I’m pretty much resigned to the fact that in heirarchical societies, this kind of systematization and politicization is inevitable. I don’t so much feel angry or condemning that it’s happened with the homeschooling movement. I feel sad and frustrated. I wish things were different. I’d like to live in a world which valued relationship, connection and one-another life above all. That’s my picture of Jesus, and I think that’s what He values. It bothers me that those who have politicized and sometimes exploited the movement and who have hurt some homeschoolers in the process, have sometimes done it in His name.

Those of us who are inclined to be inclusive, relationship oriented, and concerned primarily for our homeschooled children will be less frustrated if we understand that regardless what has happened to the homeschooling movement itself, there are, in fact, still homeschoolers who are ready and willing to offer their support and encouragement without strings or agendas to families outside of the machinery and averse to it, who are still and only homeschooling for the love of their children. Just as we did in years past, we can continue to speak up every chance we get.
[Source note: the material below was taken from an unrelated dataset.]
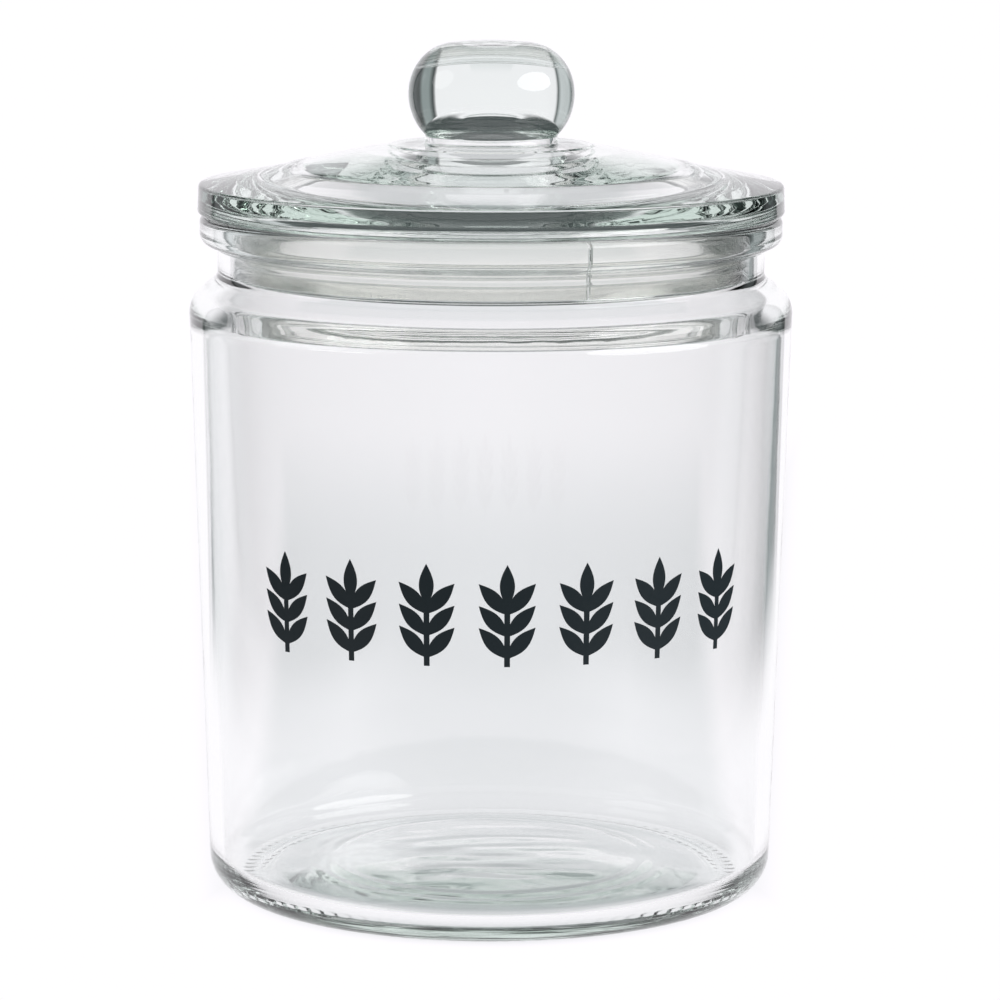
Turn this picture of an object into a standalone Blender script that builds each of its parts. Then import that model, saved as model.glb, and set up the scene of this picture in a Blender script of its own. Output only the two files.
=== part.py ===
"""Lidded glass canister: a pressed glass jar, a glass lid with a round knob, the split
plastic ring that seals the lid's plug in the neck, and a row of printed wheat ears.

Units are metres, +Z is up, and the origin is on the surface that the jar stands on, on the
jar's axis. The front of the jar, with the printed row, faces -Y. Outlines are half sections:
each corner is (radius, height, fillet radius), and turning the outline about Z makes the piece.
"""

import math

import bmesh
import bpy
from mathutils import Vector
from mathutils.geometry import delaunay_2d_cdt

# Jar
HEEL_RADIUS = 0.0704  # where the wall's line meets the ground
SHOULDER_RADIUS = 0.0751  # where the wall's line meets the shoulder's
SHOULDER_HEIGHT = 0.1496
SHOULDER_FILLET = 0.0075
NECK_RADIUS = 0.0679
NECK_HEIGHT = 0.1550  # foot of the neck
MOUTH_RADIUS = 0.0723  # the bead round the mouth
MOUTH_BOTTOM = 0.1634
MOUTH_TOP = 0.1702
MOUTH_BORE = 0.0643
WALL = 0.0036
INNER_SHOULDER_HEIGHT = 0.1456  # the glass is thicker in the shoulder
INNER_SHOULDER_FILLET = 0.0080
INNER_NECK_HEIGHT = 0.1525
FLOOR_TOP = 0.0110  # middle of the domed floor inside
FLOOR_EDGE = 0.0054
FLOOR_RADIUS = 0.0580
INNER_HEEL_FILLET = 0.0060
PUSH_UP = 0.0044  # middle of the domed hollow under the base
PUSH_UP_EDGE = 0.0013
PUSH_UP_RADIUS = 0.0534
CONTACT_RADIUS = 0.0573  # inner edge of the ring that the jar stands on
HEEL_FILLET = 0.0092

# Lid
LID_RADIUS = 0.0729
LID_SEAT = 0.1705  # underside of the rim, just clear of the mouth
RIM_TOP = 0.1777
LID_SLOPE = ((0.0330, 0.1860), (0.0500, 0.1824), (0.0580, 0.1803))  # top, crown to rim
CROWN_RADIUS = 0.0250
CROWN_HEIGHT = 0.1874  # flat round the foot of the knob
RIM_TOP_FILLET = 0.0009
RIM_LOW_FILLET = 0.0010
DIMPLE_RADIUS = 0.0146  # hollow inside the knob
DIMPLE_FOOT = 0.1880
DIMPLE_TOP = 0.1980
DIMPLE_POWER = 0.8  # below 1 is squarer than an ellipse
BELL_RADIUS = 0.0236  # flare of the underside below the dimple
BELL_FOOT = 0.1803
BELL_NECK = 0.0160
BELL_HEIGHT = 0.1848
CEILING_RADIUS = 0.0480
CEILING_EDGE = 0.1769  # underside where the flare starts
PLUG_ROOF = 0.1710  # underside at the plug's bore
PLUG_FILLET = 0.0040
PLUG_RADIUS = 0.0609
PLUG_BORE = 0.0572
PLUG_BOTTOM = 0.1528
BEAD_RADIUS = 0.0627  # the bead that keeps the seal on the plug
BEAD_TOP = 0.1548

# Knob: an ellipse in section, set on a short neck
KNOB_CENTRE_RADIUS = 0.0090
KNOB_CENTRE_HEIGHT = 0.2000
KNOB_REACH = 0.0116
KNOB_RISE = 0.0125
KNOB_DROP = 0.0133
KNOB_NECK = 0.0164
KNOB_TOP = 0.2131

# Seal
SEAL_BORE = 0.0613
SEAL_RADIUS = 0.0625
SEAL_BOTTOM = 0.1552
SEAL_TOP = 0.1680
FIN_RADIUS = 0.0638
FIN_HEIGHTS = (0.1592, 0.1615, 0.1638)
FIN_THICKNESS = 0.0008
SPLIT_WIDTH = 0.0007
SPLIT_AZIMUTH = math.radians(21.5)  # from the front towards +X

# Printed row
EAR_COUNT = 7
EAR_PITCH = math.radians(15.1)
ROW_AZIMUTH = math.radians(3.3)  # middle of the row
ROW_HEIGHT = 0.0818  # middle of the row
PRINT_GAP = 0.0003
PRINT_THICKNESS = 0.0003
EAR_HEIGHT = 0.0247
STEM_WIDTH = 0.0014
GRAIN_LENGTH = 0.0105
GRAIN_WIDTH = 0.0036
GRAIN_PAIRS = 3
GRAIN_SPACING = 0.0053
GRAIN_LEAN = math.radians(43)
GRAIN_OFFSET = 0.0004  # from the stem's middle line to a grain's foot
GRAIN_SIDES = 4  # straight runs along each side of a grain

DOME_ROWS = 4
DIMPLE_ROWS = 6
SEGMENTS = 56  # round the axis
ARC_STEP = math.radians(40)
WELD = 1e-6


def clear_scene():
    """Remove every object of the open file."""
    for item in list(bpy.data.objects):
        bpy.data.objects.remove(item, do_unlink=True)


def plain_material(name, colour, roughness, transmission=0.0):
    """Principled material with the piece's colour and finish."""
    material = bpy.data.materials.new(name)
    material.use_nodes = True
    shader = material.node_tree.nodes["Principled BSDF"]
    shader.inputs["Base Color"].default_value = (*colour, 1.0)
    shader.inputs["Roughness"].default_value = roughness
    shader.inputs["Metallic"].default_value = 0.0
    shader.inputs["IOR"].default_value = 1.5
    shader.inputs["Transmission Weight"].default_value = transmission
    return material


def corner_arc(before, corner, after, fillet):
    """Points that round one corner of an outline to its fillet radius."""
    inward = (before - corner).normalized()
    outward = (after - corner).normalized()
    half_angle = inward.angle(outward) / 2
    start = corner + inward * fillet / math.tan(half_angle)
    end = corner + outward * fillet / math.tan(half_angle)
    centre = corner + (inward + outward).normalized() * fillet / math.sin(half_angle)
    turn = math.pi - 2 * half_angle
    steps = max(1, math.ceil(turn / ARC_STEP))
    start_arm = start - centre
    end_arm = end - centre
    points = []
    for step in range(steps + 1):
        part = step / steps
        swing = math.sin((1 - part) * turn) * start_arm + math.sin(part * turn) * end_arm
        points.append(centre + swing / math.sin(turn))
    return points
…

We can let folks know we’re out here, we can let them know which organizations do and do not speak for us, we can dispute questionable research and openly, publicly, reject the publicly-made statements of people when they do not really represent us. I am hoping in the months and, Lord willing, years to come to offer you the names of supportive, helpful individuals and organizations in the pages of Gentle Spirit and to help to serve as a vehicle for the networking of likeminded folks. I have met a number of these sincere and large-hearted homeschoolers over the past few years, and I am all the richer for having known them. I am convinced that they are among the most intelligent, interesting, and quite often, the most deeply spiritual of all people. It is a great privilege to count them as my friends. I can think of no greater gift than to share them with you.